Friday, May 16, 2008

Lack of women in science apparently not a science, technology, or business issue

They face some tough questions at the New York Times. Where do you put a piece on the lack of women in the hard sciences? The Science section? The Business section? Maybe Jobs or Technology?

No, silly! Articles about girl scientists belong in Fashion and style.

Where else would you put fluff like this:

The problem isn’t that women aren’t making strides in education in the hard sciences.
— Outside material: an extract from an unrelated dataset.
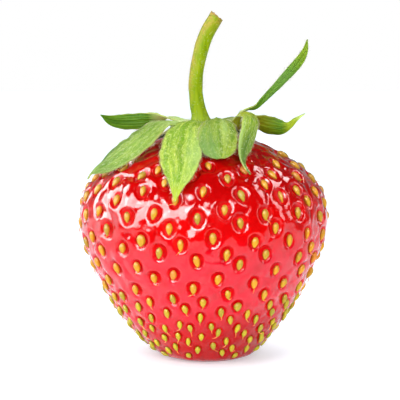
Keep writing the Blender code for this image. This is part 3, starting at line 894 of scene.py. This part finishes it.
def make_leaf(name, shape, finishes, seed):
    """A leaf: a flat strip of its outline with ribs and lumps, bent along its spine and thickened.

    Returns the bent strip as a grid of points for its hairs.
    """
    deselect()
    bpy.ops.mesh.primitive_grid_add(x_subdivisions=LEAF_ALONG, y_subdivisions=LEAF_ACROSS, size=1.0)
    leaf = added(name)
    co = points_of(leaf.data)
    u = co[:, 0] + 0.5
    v = co[:, 1] * 2.0
    reach, widths, length = leaf_half_width(shape["spine"])
    half = np.interp(u * length, reach, widths)
    part = half / widths.max()
    teeth = 1.0 + LEAF_TEETH * np.sin(u * 47.0 + np.sign(v)) * np.clip(part, 0, 1)
    bow = np.sqrt(v * v + 0.012) - 0.11
    lift = shape["cup"] * v * v * part ** 2 + shape["fold"] * bow * part
    lift += shape["ripple"] * np.abs(v) ** 3 * part * np.sin(u * length * 2.1 + v * 1.3 + seed)
    lift += MIDRIB_RISE * np.exp(-(v * half / MIDRIB_WIDTH) ** 2) * (1.0 - 0.7 * u)
    along, across = u * length, v * half
    wander = clouds(along * 0.5, across * 0.5, seed + 5)
    ribs = np.sin((np.abs(v) * RIBS_EACH_SIDE + wander * 0.5) * math.tau)
    lumps = clouds(along * 0.9, across * 1.5, seed)
    grain = clouds(along * 2.0, across * 4.0, seed + 9)
    lift += shape.get("bumps", 1.0) * (RIB_RISE * ribs * np.clip(half / 0.9, 0, 1) * (1.0 - v ** 4)
                                       + (LUMP_RISE * lumps + GRAIN_RISE * grain) * part)
    set_points(leaf.data, np.stack([along, across * teeth, lift], axis=1) * MM)

    guide = spine_curve(name + "_spine", shape["spine"])
    bpy.context.view_layer.objects.active = leaf
    bend = leaf.modifiers.new("bend", "CURVE")
    bend.object = guide
    bend.deform_axis = "POS_X"
    bpy.ops.object.modifier_apply(modifier="bend")
    bpy.data.objects.remove(guide)
    grid = points_of(leaf.data).reshape(LEAF_ACROSS + 1, LEAF_ALONG + 1, 3) / MM
    for key in LEAF_TINTS:
        tint = shape.get(key, 0.0)
        tint = tint(u, v) if callable(tint) else np.full(len(u), tint)
        set_attribute(leaf.data, key, np.clip(tint, 0.0, 1.0))
    for item in finishes:
        leaf.data.materials.append(item)
    thick = leaf.modifiers.new("thickness", "SOLIDIFY")
    thick.thickness = LEAF_THICKNESS * MM
    thick.offset = 0.0
    thick.material_offset = 1
    thick.material_offset_rim = 2
    bpy.ops.object.modifier_apply(modifier="thickness")
    leaf.data.shade_smooth()
    keep(leaf, shape["node"])
    return grid


def strand_template():
    """A hair: a thin three-sided thread, tapered and slightly curved, one unit long."""
    deselect()
    bpy.ops.mesh.primitive_cone_add(vertices=3, radius1=1.0, radius2=0.35, depth=2.0, end_fill_type="NGON",
                                    rotation=LAID_ALONG_Y)
    strand = rolled()
    cut_across(strand.data, (-0.3, 0.35))
    co = points_of(strand.data)
    t = (co[:, 1] + 1.0) / 2.0
    co[:, 1] = t
    co[:, 2] += 5.0 * t * t
    set_points(strand.data, co)
    mesh = strand.data.copy()
    bpy.data.objects.remove(strand)
    return mesh


def hair_place(root, way, bend_to, length, thick):
    """Place of a hair that grows from its root along way and bends towards bend_to."""
    way = unit(way)
    out = unit(bend_to - way * bend_to.dot(way))
    return place_matrix(np.cross(way, out), way, out, root, (thick, length, thick))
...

According to a National Science Foundation report in 2006, 46 percent of Ph.D. degrees in the biological sciences are awarded to women (compared with 31 percent two decades ago); 31 percent of the Ph.D. degrees in chemistry go to women, compared with 18 percent 20 years ago.

And, women enter science engineering and technology (known as the SET professions) in sizable numbers. In fact, 41 percent of workers on the earliest rungs of SET career ladder are women, the study found, with the highest representation in scientific and medical research (66 percent) and the lowest in engineering (21 percent).

They also do well at the start, with 75 percent of women age 25 to 29 being described as “superb,” “excellent” or “outstanding” on their performance reviews, words used for 61 percent of men in the same age group.

An exodus occurs around age 35 to 40. Fifty-two percent drop out, the report warned, with some leaving for “softer” jobs in the sciences human resources rather than lab bench work, for instance, and others for different work entirely. That is twice the rate of men in the SET industries, and higher than the attrition rate of women in law or investment banking.